Crosstalk (Noise) in Digital Systems

 

Ivor Catt, IEEE Trans. Com. Vol. EC-16 No. 6, dec1967, pp743-63.

 

Je viens d’ajouter deux et deux at je suis arrive a quatre.

Je vois que peut-etre il y a un peu du Francais atour de vous; votre nom, et votre pays.

 

I number of factors come together. You have French connections. You said you were involved in Electricity Board power lines.

 

I will take you through the way I came upon the idea of two velocities of propagation.

 

In Motorola Phoenix Arizona in 1964 I investigated the problem of interconnecting high speed (1 nsec) logic gates. To avoid interconnection delays, the system had to be reduced in size, leading to a 13 layer printed circuit mother board. Alternate layers had signal lines and voltage planes.

I decided that one key problem was to determine the amount of crosstalk between two parallel lines, either surface or buried. First, I found a flat topped pulse getting onto the other line, which disproved the idea that dv/dt or di/dt created the noise. However, there was a further puzzle; a big spike at the end of the flat topped noise pulse.

My mentor Ken C Johnson, whom I had left when I moved from Ferranti in Manchester England, happened to run in to me in the corridor of Motorola Phoenix. I grabbed him, and he told me there were two modes involved. He then shot back to England. However, he got them wrong. If the active and passive lines are A and P, and their mirrors (below the voltage plane, which acts as a mirror) are B and Q, he said the modes were, firstly, between A and P on the one side to B and Q on the other; and the other mode was between A and B on the one side, and P and Q on the other. This second mode he gave incorrectly. However, he gave me the important clue, to look for two modes. (See pp32, 33, figs. 39 and 40 in my 1995 book which you bought from me, for the correct two modes.)
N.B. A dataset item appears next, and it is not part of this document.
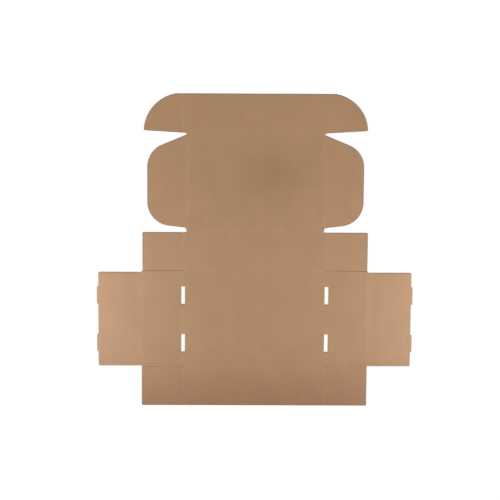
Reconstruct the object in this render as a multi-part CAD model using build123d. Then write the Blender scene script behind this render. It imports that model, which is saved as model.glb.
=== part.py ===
from build123d import *
import math
import os

# Flat blank of a small corrugated mailing box: one die-cut sheet, creased and lying open.
# Millimetres. X runs across the base, Y from the front wall towards the tuck flap and
# Z up out of the sheet. The origin is under the middle of the sheet. The right half of
# the outline is drawn and then mirrored.

# Board
board = 1.5            # thickness of the flat board
lip_width = 0.5        # the knife crushes the upper lip of each cut edge over this width
lip_drop = 0.2         # and by this height
corner_round = 1.0     # outer corners of the walls, dust flaps and tabs

# Panels, measured from crease to crease
base_width = 150.0
base_depth = 101.0
wall_height = 41.0     # front wall and outer side walls
lid_slack = 1.0        # the lid is this much shorter than the base
tuck_slack = 1.5       # the tuck flap is this much shorter than the front wall
lid_inset = 5.0        # the lid's side creases stand this far inside the side walls
ear_slack = 1.5        # the lid's ears are this much shorter than the side walls
back_dust_reach = 41.0
front_dust_reach = 42.0

# Tuck flap, and the notches between it and the lid's ears
lock_rise = 0.6        # the flap's end arcs are struck from this far above its crease
tuck_lift = 3.5        # degrees the flap's lower edges rise outwards
tuck_drop = 0.55       # where they start below the crease
tip_round = 1.2
notch_gap = 1.9        # width of a notch where it crosses the line of the ear's crease
notch_round = 1.1      # its inner end

# Ears
ear_slope = 22.8       # degrees the upper edge falls outwards
ear_lift = 6.6         # degrees the lower edge rises outwards
ear_round = 24.5       # outer corners

# Relief notch between an ear and the back dust flap
relief_drop = 2.8      # its lower edge lies this far below the lid crease
relief_rise = 2.1      # its upper inner corner lies this far above the lid crease
relief_inset = 0.7     # its lower inner corner passes the ear's crease by this much
relief_lean = 1.0      # its upper inner corner stands this far outside the lower one
relief_lower_round = 1.2
relief_upper_round = 1.8

# Rolled side walls, their tabs and the slots in the base that take them
back_relief = 1.8      # the inner wall ends this far short of the base's back crease
front_relief = 1.0     # and this far short of its front crease
corner_cut = 1.5       # the outer wall's ends are cut away over this much of its height
inner_slack = 0.4      # the inner wall is this much lower than the outer one
slot_spacing = 50.0
slot_length = 18.8
tab_clearance = 0.1    # at each end of a tab in its slot
tab_depth = 1.5
tab_bevel = 0.5

# Slits between the side walls and the dust flaps, narrow at the root
slit_root = 0.1
back_slit_mouth = 0.4
front_slit_mouth = 0.2

# Creases: a channel pressed into the underside, and the wide shallow trough in which the
# board gives way above it. Both are V grooves with a round floor.
channel_width = 2.6
channel_slope = 28.0   # degrees of the flanks
channel_round = 1.0
trough_width = 7.0
trough_slope = 2.2
trough_round = 15.0
crease_gap = 1.0       # a crease stops this far short of a slot, slit or notch

overrun = 1.0          # how far cutting shapes run past the sheet

# Levels along Y
back_height = wall_height + board
lid_length = base_depth - lid_slack
tuck_depth = wall_height - tuck_slack
blank_length = wall_height + base_depth + back_height + lid_length + tuck_depth
front_edge = -blank_length / 2
front_fold = front_edge + wall_height
back_fold = front_fold + base_depth
lid_fold = back_fold + back_height
tuck_fold = lid_fold + lid_length
tuck_top = tuck_fold + tuck_depth
wall_back = back_fold - back_relief
wall_front = front_fold + front_relief

# Distances out from the middle along X
side_fold = base_width / 2
dust_fold = side_fold - board
ear_fold = side_fold - lid_inset
ear_edge = ear_fold + wall_height - ear_slack
relief_end = ear_fold - relief_inset
back_dust_edge = dust_fold + back_dust_reach
front_dust_edge = dust_fold + front_dust_reach

# The side wall rolls over the dust flap inside it, so its spine is two boards wide
spine = 2 * board
outer_roll = side_fold + wall_height
inner_roll = outer_roll + spine
inner_edge = inner_roll + wall_height - inner_slack
tab_edge = inner_edge + tab_depth
wall_corner = outer_roll - corner_cut

# A slot reaches from the side crease to the inner face of the rolled wall. The slots and the
# tabs are centred on the inner wall.
slot_width = spine + board / 2
wall_middle = (wall_front + wall_back) / 2
slot_centres = [wall_middle - slot_spacing / 2, wall_middle + slot_spacing / 2]


def both_sides(shape):
    return shape + mirror(shape, about=Plane.YZ)


def slope(degrees):
    return math.tan(math.radians(degrees))


def tuck_lower_edge(x):
    return tuck_fold - tuck_drop + (x - ear_fold) * slope(tuck_lift)


def ear_upper_edge(x):
    return tuck_lower_edge(ear_fold) - notch_gap - (x - ear_fold) * slope(ear_slope)


def tuck_end():
    """The arc at the end of the tuck flap: its start on the top edge, and its tip."""
    rise = tuck_depth - lock_rise
    shoulder = (dust_fold + math.sqrt(tuck_depth**2 - rise**2), tuck_top)
    tip_y = tuck_lower_edge(dust_fold + tuck_depth)
    tip_rise = tip_y - tuck_fold - lock_rise
    tip = (dust_fold + math.sqrt(tuck_depth**2 - tip_rise**2), tip_y)
    return shoulder, tip


def lid_side():
    """Notch, ear, relief notch and back dust flap: each corner with its radius."""
    apex_x = ear_fold - notch_gap / (slope(tuck_lift) + slope(ear_slope))
    relief_top_x = relief_end + relief_lean
    relief_top = lid_fold + relief_rise
    ear_lower_edge = relief_top + (ear_edge - relief_top_x) * slope(ear_lift)
    return [
        (apex_x, tuck_lower_edge(apex_x), notch_round),
        (ear_edge, ear_upper_edge(ear_edge), ear_round),
        (ear_edge, ear_lower_edge, ear_round),
        (relief_top_x, relief_top, relief_upper_round),
        (relief_end, lid_fold - relief_drop, relief_lower_round),
        (back_dust_edge, lid_fold - relief_drop, corner_round),
    ]


def slit(fold, mouth, upper_end, lower_end):
    """In along a slit's upper edge to its root and out again along its lower edge."""
    return [
        (upper_end, fold + mouth / 2, 0),
        (dust_fold, fold + slit_root / 2, 0),
        (dust_fold, fold - slit_root / 2, 0),
        (lower_end, fold - mouth / 2, 0),
    ]


def tab(middle):
    """One tab, from its upper root to its lower root."""
    root = slot_length / 2 - tab_clearance
    tip = root - tab_bevel
    return [
        (inner_edge, middle + root, 0),
        (tab_edge, middle + tip, corner_round),
        (tab_edge, middle - tip, corner_round),
        (inner_edge, middle - root, 0),
    ]


def wall_side():
    """Rolled side wall with its two tabs, between the two slits."""
    lower_slot, upper_slot = slot_centres
    return [
        *slit(back_fold, back_slit_mouth, back_dust_edge, wall_corner),
        (outer_roll, wall_back, 0),
        (inner_edge, wall_back, corner_round),
        *tab(upper_slot),
        *tab(lower_slot),
        (inner_edge, wall_front, corner_round),
        (outer_roll, wall_front, 0),
        *slit(front_fold, front_slit_mouth, wall_corner, front_dust_edge),
    ]


def outline():
    """The whole outline as one face, slits and all, but without the slots."""
    shoulder, tip = tuck_end()
    corners = [*lid_side(), *wall_side(), (front_dust_edge, front_edge, corner_round)]
    points = [tip] + [(x, y) for x, y, radius in corners] + [(0, front_edge)]
    radii = [radius for x, y, radius in corners]
    with BuildSketch() as half:
        with BuildLine():
            Line((0, tuck_top), shoulder)
            RadiusArc(shoulder, tip, tuck_depth)
            FilletPolyline(*points, radius=radii)
            Line((0, front_edge), (0, tuck_top))
        make_face()
        fillet(half.vertices().sort_by_distance(tip)[0], tip_round)
    return both_sides(half.sketch)


def slots():
    """The four tab slots, whose outer edges lie on the side creases."""
    slot_x = side_fold - slot_width / 2
    return [
        Pos(side * slot_x, middle) * Rectangle(slot_width, slot_length)
        for side in (-1, 1)
        for middle in slot_centres
    ]


def side_creases():
    """The crease between base and side wall, broken at the two slots."""
    slot_ends = [middle + end * slot_length / 2 for middle in slot_centres for end in (-1, 1)]
    levels = [front_fold, *slot_ends, back_fold]
    return [
        (side_fold, low + crease_gap, high - crease_gap)
        for low, high in zip(levels[::2], levels[1::2])
    ]


def creases():
    """Start and end of every crease. Where it meets a free edge it runs off the sheet."""
    ear_crease_end = ear_upper_edge(ear_fold + trough_width / 2) - crease_gap
    across = [
        (relief_end - crease_gap, tuck_fold),
        (relief_end - crease_gap, lid_fold),
        (dust_fold - crease_gap, back_fold),
        (dust_fold - crease_gap, front_fold),
    ]
    along = [
        (dust_fold, tuck_fold - tuck_drop - overrun, tuck_top + overrun),
        (ear_fold, lid_fold + relief_rise + crease_gap, ear_crease_end),
        (dust_fold, back_fold + crease_gap, lid_fold - relief_drop + overrun),
        *side_creases(),
        (outer_roll, front_fold, back_fold),
        (inner_roll, front_fold, back_fold),
        (dust_fold, front_edge - overrun, front_fold - crease_gap),
    ]
    lines = [((-x, y), (x, y)) for x, y in across]
    for side in (-1, 1):
        lines += [((side * x, low), (side * x, high)) for x, low, high in along]
    return lines


def groove_section(width, flank_slope, floor_round):
    """A V groove with a round floor, opening along +Y from the face at Y = 0."""
    apex = -width / 2 * slope(flank_slope)
    brim = overrun * slope(flank_slope)
    half_width = width / 2 + overrun
    with BuildSketch() as section:
        with BuildLine():
            FilletPolyline((-half_width, brim), (0, apex), (half_width, brim), radius=floor_round)
            Line((half_width, brim), (-half_width, brim))
        make_face()
    return section.sketch


def press(section, start, end, height, opens):
    """A groove's section carried along a crease, opening up or down from a face."""
    rule = Edge.make_line((*start, height), (*end, height))
    across = (rule % 0).cross(Vector(0, 0, -opens))
    return extrude(Plane(origin=rule @ 0, x_dir=across, z_dir=rule % 0) * section, rule.length)


def flattened_box():
    sheet = extrude(outline() - slots(), board)
    top = sheet.faces().sort_by(Axis.Z)[-1]
    sheet = chamfer(top.edges(), length=lip_width, length2=lip_drop, reference=top)
    channel = groove_section(channel_width, channel_slope, channel_round)
    trough = groove_section(trough_width, trough_slope, trough_round)
    for start, end in creases():
        sheet -= press(channel, start, end, 0, opens=-1)
        sheet -= press(trough, start, end, board, opens=1)
    return sheet


os.makedirs("parts", exist_ok=True)
blank = flattened_box()
export_step(blank, "parts/flattened_box.step")
size = blank.bounding_box().size
print(f"flattened_box {size.X:.2f} x {size.Y:.2f} x {size.Z:.2f} mm")
print(f"solids {len(blank.solids())}, faces {len(blank.faces())}, volume {blank.volume:.1f} mm3")
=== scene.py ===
# %% Load the frame
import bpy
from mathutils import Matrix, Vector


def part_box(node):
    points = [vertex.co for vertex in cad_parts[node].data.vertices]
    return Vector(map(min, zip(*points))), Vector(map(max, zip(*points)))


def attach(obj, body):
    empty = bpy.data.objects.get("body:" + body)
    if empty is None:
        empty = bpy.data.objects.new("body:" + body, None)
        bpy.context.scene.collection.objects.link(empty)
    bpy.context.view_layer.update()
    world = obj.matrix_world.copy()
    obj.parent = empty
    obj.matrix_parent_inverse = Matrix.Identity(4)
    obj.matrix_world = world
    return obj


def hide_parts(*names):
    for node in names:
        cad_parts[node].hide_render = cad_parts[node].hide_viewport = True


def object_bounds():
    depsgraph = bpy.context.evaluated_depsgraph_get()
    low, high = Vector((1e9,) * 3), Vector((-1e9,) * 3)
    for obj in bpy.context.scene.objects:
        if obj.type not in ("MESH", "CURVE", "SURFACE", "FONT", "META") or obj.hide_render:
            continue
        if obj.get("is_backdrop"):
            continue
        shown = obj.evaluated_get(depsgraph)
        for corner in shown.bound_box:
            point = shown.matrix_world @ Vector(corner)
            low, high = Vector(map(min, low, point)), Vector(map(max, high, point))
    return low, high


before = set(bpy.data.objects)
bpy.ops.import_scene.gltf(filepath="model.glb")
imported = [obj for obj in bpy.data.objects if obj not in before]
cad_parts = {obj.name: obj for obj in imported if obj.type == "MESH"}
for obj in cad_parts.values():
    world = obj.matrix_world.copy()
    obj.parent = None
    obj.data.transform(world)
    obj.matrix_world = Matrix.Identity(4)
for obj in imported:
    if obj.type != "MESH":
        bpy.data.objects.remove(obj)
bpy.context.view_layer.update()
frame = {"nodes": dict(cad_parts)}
print("packed nodes:", ", ".join(frame["nodes"]))

import math

import bmesh
import bpy
from mathutils import Matrix, Vector
from mathutils.bvhtree import BVHTree

# %% [markdown]
# ## What this scene is
# The object is the blank of a small mailing box: one sheet of brown corrugated board, cut and
# creased by a die and lying open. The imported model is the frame: it is in metres, with X across
# the base, Y from the front wall up to the tuck flap and Z out of the sheet. The sheet's outline,
# creases, slots and slits are all in the frame's one solid, so nothing here moves them. What the
# solid leaves out is what board is made of: two flat papers with a wavy one glued between.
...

In due course I worked out the correct two modes, A and P to B and Q (Even Mode) and A and Q to B and P (Odd Mode). I proved my theory with high speed pulses and photography, see my 1967 paper.

Before Ken turned up, I read Jarvis, who had brewed up the correct equations. However, then, to “simplify” the problem, he removed certain “minor” terms. This was a disaster, because it unbalanced the equations and prevented him from getting the correct result. In fact, his resulting formula was ridiculous, with noise increasing more and more until it could be larger than the incident signal. I said either he was wrong, or we had an amplifier!
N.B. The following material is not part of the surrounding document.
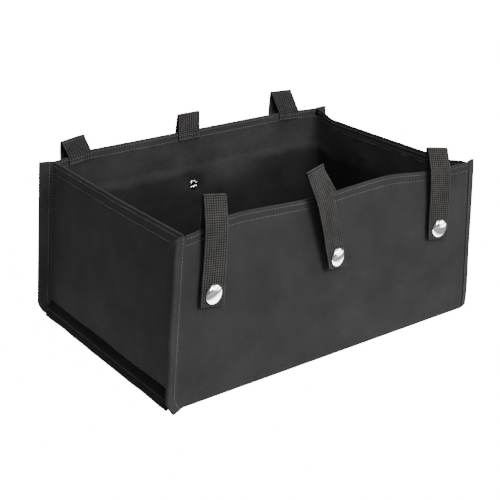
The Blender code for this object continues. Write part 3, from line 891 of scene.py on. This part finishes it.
def make_lining():
    foot = 4 * MM
    heights = spread(BASE_TOP + foot, RIDGE_FOOT, 3 * MM)[:-1]
    heights += spread(RIDGE_FOOT, RIDGE_TOP, 1 * MM)[:-1]
    heights += spread(RIDGE_TOP, HEIGHT - LONG_HEM + 1.5 * MM, 2 * MM)
    rows = []
    for i in range(6):
        angle = math.pi / 2 * (1 - i / 6)
        z = BASE_TOP + foot * (1 - math.sin(angle))
        rows.append(lining_ring(z, foot * (1 - math.cos(angle))))
    rows += [lining_ring(z) for z in heights]
    rows = [resample([*row, row[0]], RING_POINTS + 1)[:-1] for row in rows]
    mesh = sheet_mesh("wall_lining", rows, closed=True)
    store_share(mesh, LINING_PAINTED_LIGHT, [lining_painted_light_share(p) for row in rows for p in row])
    obj = new_piece("wall_lining", mesh, LINING)
    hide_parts("front_lining", "back_lining", "left_end_lining", "right_end_lining")
    return thicken(obj, LINING_THICK)


print("lining faces:", len(make_lining().data.polygons))

# %% The base
def make_base(name, low, inset, rise, material, nodes, upwards):
    """A flat sheet of the base with a soft, uneven rise in its middle."""
    halves = half_length(-1, 0), half_length(1, 0), HALF_DEPTH
    left, right, depth = (half - inset for half in halves)
    rows = []
    for y in spread(-depth, depth, 4 * MM):
        row = []
        for x in spread(-left, right, 4 * MM):
            edge = min(depth - abs(y), left + x, right - x)
            swell = rise * (0.6 + 0.8 * wander(x, y, 60 * MM, 41)) * eased(edge / (30 * MM))
            row.append(Vector((x, y, low + max(swell, 0))))
        rows.append(row if upwards else row[::-1])
    obj = new_piece(name, sheet_mesh(name, rows), material)
    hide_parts(*nodes)
    return obj


BASE_LINING_THICK = 0.4 * MM
base_lining = make_base("base_lining_cloth", BASE_TOP, 4 * MM, 1.2 * MM, LINING,
                        ["base_lining"], upwards=True)
base_cloth = make_base("base_cloth", 0.0, 0.9 * MM, 0.2 * MM, OUTER,
                       ["base_panel"], upwards=False)
for obj, thickness in ((base_lining, BASE_LINING_THICK), (base_cloth, CLOTH)):
    print(thicken(obj, thickness).name, "faces:", len(obj.data.polygons))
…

I worked out my own equations, and solved them, see p30 of my 1995 book, now at www.ivorcatt.com/em.htm .

Jarvis referenced Cotte, and after I had worked it all out (as I remember) I got two articles by the Frenchman Cotte, dated 1947 and 1954. He had the equations, but upside down, and he did not resolve them as I did (see p30 of my 1995 book). I am writing all this from memory, because the Cotte papers are somewhere in the roof here. I am certain he did not “solve” the equations, and that he could not do so because, as with Jarvis, they were upside down.

Some time later I discovered that in Microwave, the two modes were known. However, working in digital electronics, knowledge in the Microwave camp was not available to me. I reference Oliver as my 4th reference at the end of my 1967 paper. I reference Cotte, who wrote in French, at my 5th and 17th references. (I spoke French at that time, and do so now.)
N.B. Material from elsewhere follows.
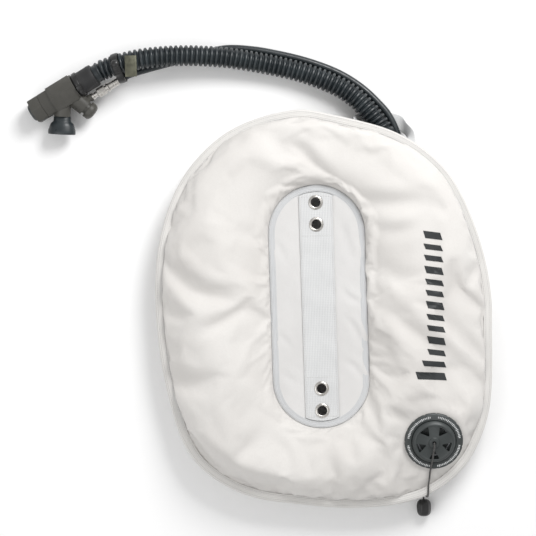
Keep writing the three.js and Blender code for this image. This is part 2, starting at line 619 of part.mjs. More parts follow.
function addInflateValve() {
  const stemEnd = HOUSING_END - 11;
  const head = HOUSING_END + INFLATE_STROKE + 1.2;
  const radius = HOUSING_RADIUS - 0.5;
  add('inflate_button', 'plastic', onValve(turned([
    [0, stemEnd], [9.6, stemEnd], [9.6, head], [radius, head], [radius, head + 7], [radius - 2.5, head + 11],
    [radius - 7, head + 12.8], [0, head + 13],
  ])), inflator);
  add('inflate_spring', 'steel', onValve(ring(5, 7.5, 15 + GAP, stemEnd - INFLATE_STROKE - GAP, 16)), inflator);
  add('lp_nipple', 'nickel', onLp(turned([
    [1.8, 14.3], [5.5, 14.3], [5.5, 18], [4.3, 18.6], [4.3, 23.6], [1.8, 23.6],
  ], 20)), inflator);
  add('coupling_body', 'nickel', onLp(turned([
    [0, 23.9], [5.2, 23.9], [5.2, 41], [7.3, 41], [7.3, 44], [0, 44],
  ], 20)), inflator);
  const sleeveEnd = 41 - GAP - SLEEVE_STROKE;
  add('coupling_sleeve', 'nickel', onLp(turned([
    [5.5, 24.6], [6.2, 24.6], [7.3, 26], [7.3, sleeveEnd], [5.5, sleeveEnd],
  ], 20)), inflator);
  add('hose_ferrule', 'nickel', onLp(turned([
    [0, 44.3], [5.9, 44.3], [5.9, 71], [5.4, 72], [0, 72],
  ], 20)), inflator);
}

function addInflatorHoseEnd() {
  add('inflator_cuff', 'rubber', alongX(ring(CUFF_INSIDE, CUFF_OUTSIDE, 2.6, CUFF_LENGTH + 3, 24)), inflator);
  const tieInside = CUFF_OUTSIDE + GAP;
  const band = alongX(ring(tieInside, tieInside + TIE_THICKNESS, 5, 5 + TIE_WIDTH, 24));
  add('inflator_tie', 'plastic', band, inflator);
}

// ---- Hoses, keeper and the fitting for the regulator's first stage ----------------------------------
function addHoses() {
  add('corrugated_hose', 'rubber', tube(HOSE_ROUTE, HOSE_DIAMETER, 10, 32));
  add('lp_hose', 'rubber', tube(LP_ROUTE, LP_DIAMETER, 8, 42));
  const [x, y, z] = LP_ROUTE[LP_ROUTE.length - 1];
  const downwards = (geometry) => geometry.rotateX(Math.PI / 2).translate(x, y, z);
  const fitting = join(rod(6.9, GAP, 22, 20),
    new THREE.CylinderGeometry(8.2, 8.2, 12, 6).rotateX(Math.PI / 2).translate(0, 0, 28), rod(4.76, 33, 42, 20));
  add('lp_fitting', 'nickel', downwards(fitting));
  add('fitting_o_ring', 'seal', downwards(ring(4.76 + GAP, 6.6, 34 + GAP, 36, 20)));
}

// A rubber band round both hoses with a knob on its outer side, and a small plate clipped on its face.
function addKeeper() {
  const curve = new THREE.CatmullRomCurve3(HOSE_ROUTE.map((point) => new THREE.Vector3(...point)));
  const centre = curve.getPointAt(0.075);
  const along = curve.getTangentAt(0.075);
  const ferrule = new THREE.Vector3(60, 0, 0).add(LP_OFFSET).applyMatrix4(inflator.matrix);
  const run = new THREE.Vector3(1, 0, 0).applyQuaternion(inflator.quaternion);
  ferrule.addScaledVector(run, centre.clone().sub(ferrule).dot(along) / run.dot(along));
  const side = ferrule.clone().sub(centre);
  const distance = side.length();
  side.normalize();
  const frame = new THREE.Matrix4().makeBasis(side, along.clone().cross(side), along).setPosition(centre);
  const band = (margin) => {
    const big = HOSE_DIAMETER / 2 + 0.5 + margin;
    const small = 5.9 + 2 + margin;
    const lean = Math.acos((big - small) / distance);
    const shape = new THREE.Shape();
    shape.absarc(0, 0, big, lean, 2 * Math.PI - lean);
    shape.absarc(distance, 0, small, -lean, lean);
    return shape.getPoints(10);
  };
  const strap = plate(band(1.7), 11, -5.5, [band(0)]);
  const knob = new THREE.SphereGeometry(8, 12, 8).scale(0.7, 1.1, 0.85).translate(-HOSE_DIAMETER / 2 - 3.4, 0, 0);
  const clear = rod(HOSE_DIAMETER / 2 + 0.5, -12, 12);
  add('hose_keeper', 'rubber', join(strap, cut(knob, clear)).applyMatrix4(frame));
  const top = centre.z + HOSE_DIAMETER / 2 + 0.5 + 1.7 + 2 * GAP;
  const clip = new THREE.Shape([[-9, -16], [9, -16], [9, 16], [-9, 16]].map(([x, y]) => new THREE.Vector2(x, y)));
  add('keeper_clip', 'steel', new THREE.ExtrudeGeometry(clip, { depth: 1.6, bevelEnabled: false })
    .translate(-270, 368.6, top));
}

addSkins();
addBinding();
addPanel();
addEyelets();
addHoseLoop();
addDumpValve();
addPull();
addElbow();
addInflatorBody();
addInflatorEnd();
addMouthpiece();
addInflateValve();
addInflatorHoseEnd();
addHoses();
addKeeper();

export default wing;
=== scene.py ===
"""A single-cylinder buoyancy wing: soft skins, dump valve, inflator and hoses, made round its frame."""
import json
import math
import bmesh
import bpy
import numpy as np
from bpy.props import FloatProperty, FloatVectorProperty, PointerProperty
from mathutils import Matrix, Vector
from mathutils.geometry import convex_hull_2d


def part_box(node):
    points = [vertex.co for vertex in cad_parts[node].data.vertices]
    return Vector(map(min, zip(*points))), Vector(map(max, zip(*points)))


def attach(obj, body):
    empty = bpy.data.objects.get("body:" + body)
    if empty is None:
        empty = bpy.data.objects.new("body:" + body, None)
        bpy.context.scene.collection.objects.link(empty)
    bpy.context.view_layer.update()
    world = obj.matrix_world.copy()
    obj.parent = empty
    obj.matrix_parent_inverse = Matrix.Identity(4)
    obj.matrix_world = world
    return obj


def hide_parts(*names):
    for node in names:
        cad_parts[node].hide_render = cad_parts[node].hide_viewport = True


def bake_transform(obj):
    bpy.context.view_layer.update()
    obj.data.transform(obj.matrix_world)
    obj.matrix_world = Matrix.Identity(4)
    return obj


bl_info = {
    "name": "Buoyancy Wing",
    "version": (1, 0, 0),
    "blender": (4, 5, 0),
    "location": "3D View > Sidebar > Wing",
    "description": "Builds a single-cylinder buoyancy wing with its valve, hoses and inflator",
    "category": "Object",
}

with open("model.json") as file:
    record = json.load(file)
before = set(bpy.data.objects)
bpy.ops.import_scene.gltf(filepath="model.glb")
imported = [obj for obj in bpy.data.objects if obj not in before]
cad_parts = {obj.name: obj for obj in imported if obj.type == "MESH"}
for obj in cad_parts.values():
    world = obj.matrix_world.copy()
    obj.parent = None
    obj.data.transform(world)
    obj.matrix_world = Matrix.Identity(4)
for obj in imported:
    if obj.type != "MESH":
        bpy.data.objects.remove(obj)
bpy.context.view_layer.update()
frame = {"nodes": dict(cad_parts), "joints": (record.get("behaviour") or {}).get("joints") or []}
JOINTS = {joint["name"]: joint for joint in frame["joints"]}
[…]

As I remember, Cotte worked on overhead power lines.

I wrote this because (1) you have a French name and are in Canada; (2) Cotte, who wrote in French, was involved in the problem of crosstalk early on; (3) my memory says that, like you, he was involved in overhead power lines.

It is likely that you are not concerned with crosstalk, but merely with transients (switch on/off of lightening) in overhead power lines. However, since Cotte got into crosstalk, and (as I remember) worked on overhead power lines, then crosstalk in that situation may be of importance.